The Larger Question: Women at Sea
The presence of women in maritime professions raises broader questions about institutional design.
Ships are not inherently exclusionary. But the systems around them, training pipelines, workplace cultures, and logistical frameworks, have historically been.
Addressing gender imbalance requires more than individual success stories. It demands Policy interventions, Infrastructure adaptation and Cultural shifts within organizations.
Menon’s journey highlights both possibility and limitation. It demonstrates that barriers can be crossed, but also that they remain in place.
A Different Kind of Horizon
Captain Radhika Menon’s story is often told as a series of firsts, first woman captain, first woman recipient of a global maritime bravery award. These distinctions matter, but they are not the whole story.
What defines her career is not exception, but continuity.
Years at sea, decisions made in isolation, responsibilities carried without spectacle. The rescue in the Bay of Bengal is a moment of visibility within a larger pattern of professional competence.
Her legacy lies not just in breaking barriers, but in normalizing presence, in demonstrating that command at sea is not inherently gendered, but learned, practiced, and earned.
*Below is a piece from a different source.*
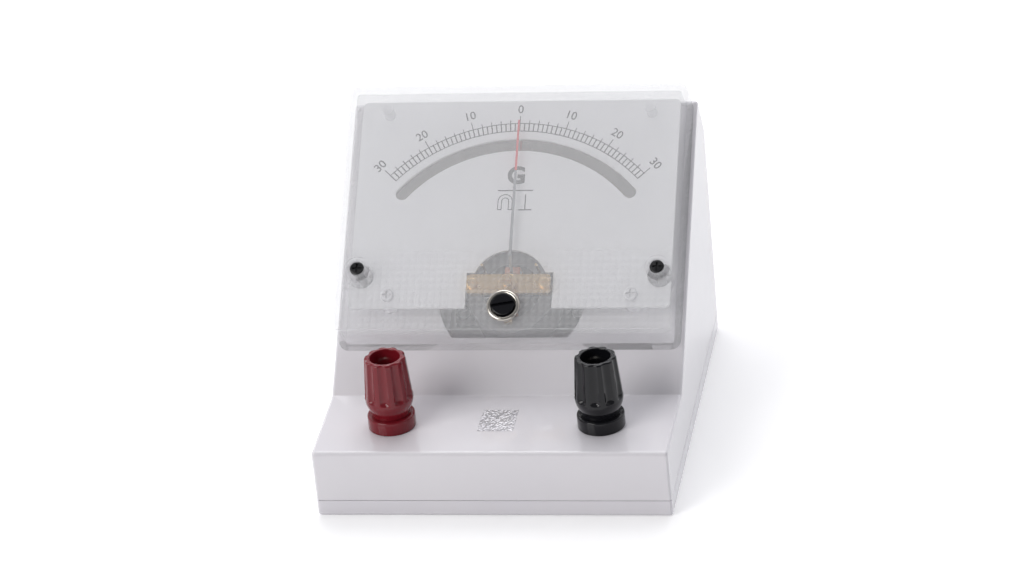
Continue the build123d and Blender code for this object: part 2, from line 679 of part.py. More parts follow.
def make_yoke_ring():
    """Soft-iron ring round the coil, drilled for the clamp screws and the stop pins."""
    yoke = tube(YOKE_OUTER, YOKE_INNER, YOKE_BACK_O, YOKE_FRONT_O)
    for side in (-1, 1):
        hole = BRIDGE_SCREW_RADIUS + FIT_GAP / 2
        yoke -= rod(hole, YOKE_BACK_O - CUT, YOKE_FRONT_O + CUT, side * CLAMP_X)
        x, y = stop_place(side)
        yoke -= rod(STOP_PIN_RADIUS, YOKE_FRONT_O - STOP_DEPTH, YOKE_FRONT_O + CUT, x, y)
    return PIVOT * yoke


def make_stop_pins():
    """Two pins that end the pointer's swing."""
    def one(side):
        x, y = stop_place(side)
        return PIVOT * rod(STOP_PIN_RADIUS - SEAT_GAP, YOKE_FRONT_O - STOP_DEPTH, STOP_TOP_O, x, y)
    return mirrored(one)


def make_core_magnet():
    """Round magnet inside the coil."""
    core = rod(CORE_RADIUS, CORE_BACK_O, CORE_FRONT_O)
    return PIVOT * chamfer(core.edges().filter_by(GeomType.CIRCLE), CORE_CHAMFER)


def make_front_bridge():
    """Brass bridge on two legs, carrying the front jewel screw."""
    reach = CLAMP_X + BRIDGE_OVERHANG
    bridge = slab(2 * reach, BRIDGE_WIDTH, BRIDGE_UNDERSIDE_O, BRIDGE_TOP_O, corner=BRIDGE_CORNER)
    for side in (-1, 1):
        x = side * CLAMP_X
        bridge += rod(BRIDGE_LEG_RADIUS, YOKE_FRONT_O, BRIDGE_UNDERSIDE_O + FIT_GAP, x)
        bridge -= rod(BRIDGE_SCREW_RADIUS + FIT_GAP / 2, YOKE_FRONT_O - CUT, BRIDGE_TOP_O + CUT, x)
    bridge -= rod(JEWEL_SCREW_RADIUS + SEAT_GAP, BRIDGE_UNDERSIDE_O - CUT, BRIDGE_TOP_O + CUT)
    return PIVOT * bridge


def tag_thickness(side):
    """The terminal tag is clamped on the left screw only."""
    return TAG_THICKNESS if side < 0 else 0.0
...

It is an outstanding shift, quiet but consequential, in how the horizon itself is imagined, not as a boundary, but as a space open to those willing to navigate it.
Achievements
2012 – Appointed as the captain of SCI ship in Indian Merchant Navy and became the first ever female captain of the Indian Merchant Navy
2012 – Took charge as the captain of the oil tanker Suvarna Swarajya, measuring 21,827 gross tons
2016 – International Maritime Organization Award (First woman to receive the IMO Bravery award)
2017 – Co-founded the International Women Seafarer’s Foundation (IWSF)
2019 – Honored by the Indian government as she featured in Bharat Ki Laxmi hashtag campaign which was introduced by the Indian Prime Minister Narendra Modi to celebrate the achievements of the Indian women as a part of the Mann Ki Baat series.